WHAT YOU ARE ASKED TO DO:
Restate the complete material exactly.

[BEGIN]

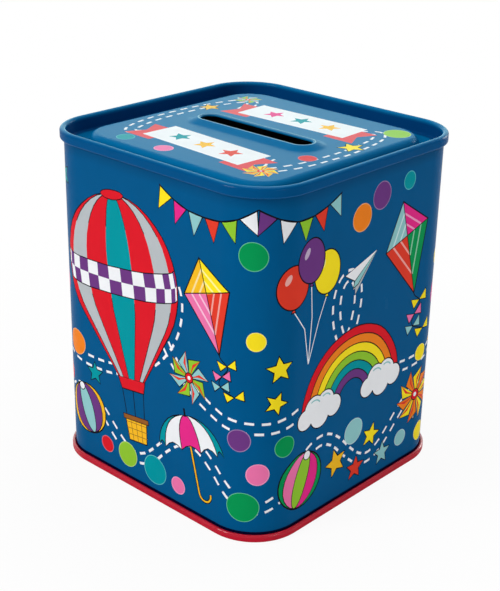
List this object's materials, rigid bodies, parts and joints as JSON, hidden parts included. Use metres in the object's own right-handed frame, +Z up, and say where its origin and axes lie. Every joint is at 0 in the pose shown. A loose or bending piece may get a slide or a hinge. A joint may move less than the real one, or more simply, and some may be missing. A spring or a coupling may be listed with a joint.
{
  "type": "money box",
  "caption": "Square printed tin money box with rounded corners, rolled rims, a raised coin slot in the top and a push-in stopper in the base.",
  "frame": {"origin": "middle of the underside, on the plane that the base seam rests on", "axes": "+Z up; -Y is the side with the big picture; +X is the side to its right; the coin slot runs along X; the folded side seam is on the +Y side"},
  "size_m": [0.085, 0.085, 0.1],
  "materials": {
    "printed_sleeve": "blue litho print under gloss varnish, bare tin inside",
    "blue_top": "blue litho print under gloss varnish, bare tin inside",
    "red_base": "red gloss lacquer, bare tin inside",
    "stopper_plastic": "soft satin black plastic"
  },
  "bodies": {
    "box": {"body_sleeve": "printed_sleeve", "top_end": "blue_top", "base_end": "red_base"},
    "stopper": {"base_stopper": "stopper_plastic"}
  },
  "joints": [
    {"name": "stopper_pull", "type": "slide", "parent": "box", "child": "stopper", "axis": [0, 0, -1], "range_m": [0, 0.02]}
  ]
}
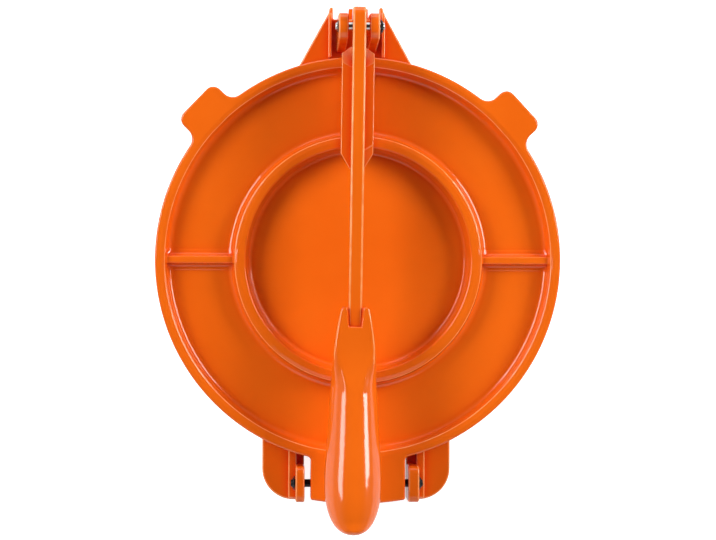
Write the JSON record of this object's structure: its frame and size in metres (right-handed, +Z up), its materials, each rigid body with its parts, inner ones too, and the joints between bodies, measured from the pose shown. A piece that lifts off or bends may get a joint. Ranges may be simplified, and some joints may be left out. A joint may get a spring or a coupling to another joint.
{
  "type": "tortilla press",
  "caption": "Cast metal tortilla press in glossy orange: round base, hinged upper plate with ring and spokes, and a long pressing lever.",
  "frame": {"origin": "on the table, under the middle of the round plates, on the flat end of the base's hub", "axes": "+Y from the plate hinge to the lever's pivot, along the lever; +X to the right of it; +Z up"},
  "size_m": [0.2028, 0.2602, 0.069],
  "materials": {
    "orange_enamel": "glossy",
    "pin_steel": "polished",
    "black_steel": "satin"
  },
  "bodies": {
    "base": {"base_plate": "orange_enamel", "lever_pin": "pin_steel", "lever_pin_clip_left": "black_steel", "lever_pin_clip_right": "black_steel", "hinge_pin": "black_steel", "hinge_pin_clip_left": "black_steel", "hinge_pin_clip_right": "black_steel"},
    "plate": {"upper_plate": "orange_enamel"},
    "arm": {"lever": "orange_enamel"}
  },
  "joints": [
    {"name": "lever_pivot", "type": "hinge", "parent": "base", "child": "arm", "pos_m": [0, 0.1145, 0.045], "axis": [-1, 0, 0], "range_deg": [0, 184]},
    {"name": "plate_hinge", "type": "hinge", "parent": "base", "child": "plate", "pos_m": [0, -0.1123, 0.0173], "axis": [1, 0, 0], "range_deg": [0, 105]}
  ],
  "couplings": [
    {"joint": "plate_hinge", "follows": "lever_pivot", "ratio": 0.12}
  ]
}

[END]

EXERCISE RESPONSE:
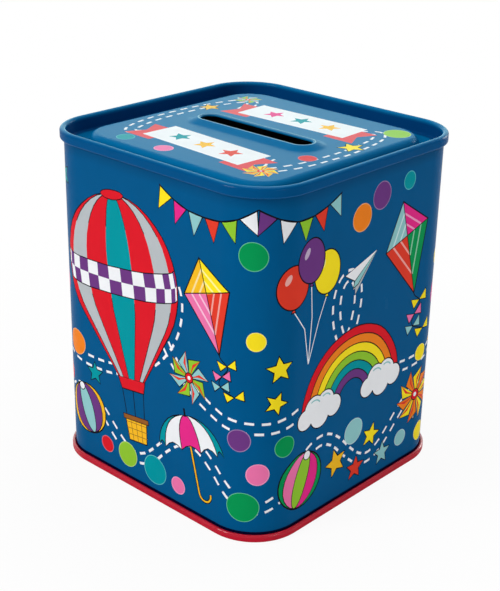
List this object's materials, rigid bodies, parts and joints as JSON, hidden parts included. Use metres in the object's own right-handed frame, +Z up, and say where its origin and axes lie. Every joint is at 0 in the pose shown. A loose or bending piece may get a slide or a hinge. A joint may move less than the real one, or more simply, and some may be missing. A spring or a coupling may be listed with a joint.
{
  "type": "money box",
  "caption": "Square printed tin money box with rounded corners, rolled rims, a raised coin slot in the top and a push-in stopper in the base.",
  "frame": {"origin": "middle of the underside, on the plane that the base seam rests on", "axes": "+Z up; -Y is the side with the big picture; +X is the side to its right; the coin slot runs along X; the folded side seam is on the +Y side"},
  "size_m": [0.085, 0.085, 0.1],
  "materials": {
    "printed_sleeve": "blue litho print under gloss varnish, bare tin inside",
    "blue_top": "blue litho print under gloss varnish, bare tin inside",
    "red_base": "red gloss lacquer, bare tin inside",
    "stopper_plastic": "soft satin black plastic"
  },
  "bodies": {
    "box": {"body_sleeve": "printed_sleeve", "top_end": "blue_top", "base_end": "red_base"},
    "stopper": {"base_stopper": "stopper_plastic"}
  },
  "joints": [
    {"name": "stopper_pull", "type": "slide", "parent": "box", "child": "stopper", "axis": [0, 0, -1], "range_m": [0, 0.02]}
  ]
}
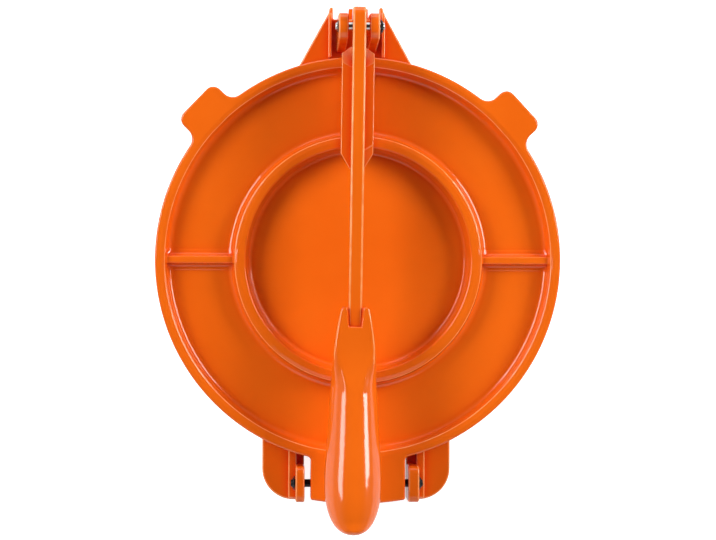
Write the JSON record of this object's structure: its frame and size in metres (right-handed, +Z up), its materials, each rigid body with its parts, inner ones too, and the joints between bodies, measured from the pose shown. A piece that lifts off or bends may get a joint. Ranges may be simplified, and some joints may be left out. A joint may get a spring or a coupling to another joint.
{
  "type": "tortilla press",
  "caption": "Cast metal tortilla press in glossy orange: round base, hinged upper plate with ring and spokes, and a long pressing lever.",
  "frame": {"origin": "on the table, under the middle of the round plates, on the flat end of the base's hub", "axes": "+Y from the plate hinge to the lever's pivot, along the lever; +X to the right of it; +Z up"},
  "size_m": [0.2028, 0.2602, 0.069],
  "materials": {
    "orange_enamel": "glossy",
    "pin_steel": "polished",
    "black_steel": "satin"
  },
  "bodies": {
    "base": {"base_plate": "orange_enamel", "lever_pin": "pin_steel", "lever_pin_clip_left": "black_steel", "lever_pin_clip_right": "black_steel", "hinge_pin": "black_steel", "hinge_pin_clip_left": "black_steel", "hinge_pin_clip_right": "black_steel"},
    "plate": {"upper_plate": "orange_enamel"},
    "arm": {"lever": "orange_enamel"}
  },
  "joints": [
    {"name": "lever_pivot", "type": "hinge", "parent": "base", "child": "arm", "pos_m": [0, 0.1145, 0.045], "axis": [-1, 0, 0], "range_deg": [0, 184]},
    {"name": "plate_hinge", "type": "hinge", "parent": "base", "child": "plate", "pos_m": [0, -0.1123, 0.0173], "axis": [1, 0, 0], "range_deg": [0, 105]}
  ],
  "couplings": [
    {"joint": "plate_hinge", "follows": "lever_pivot", "ratio": 0.12}
  ]
}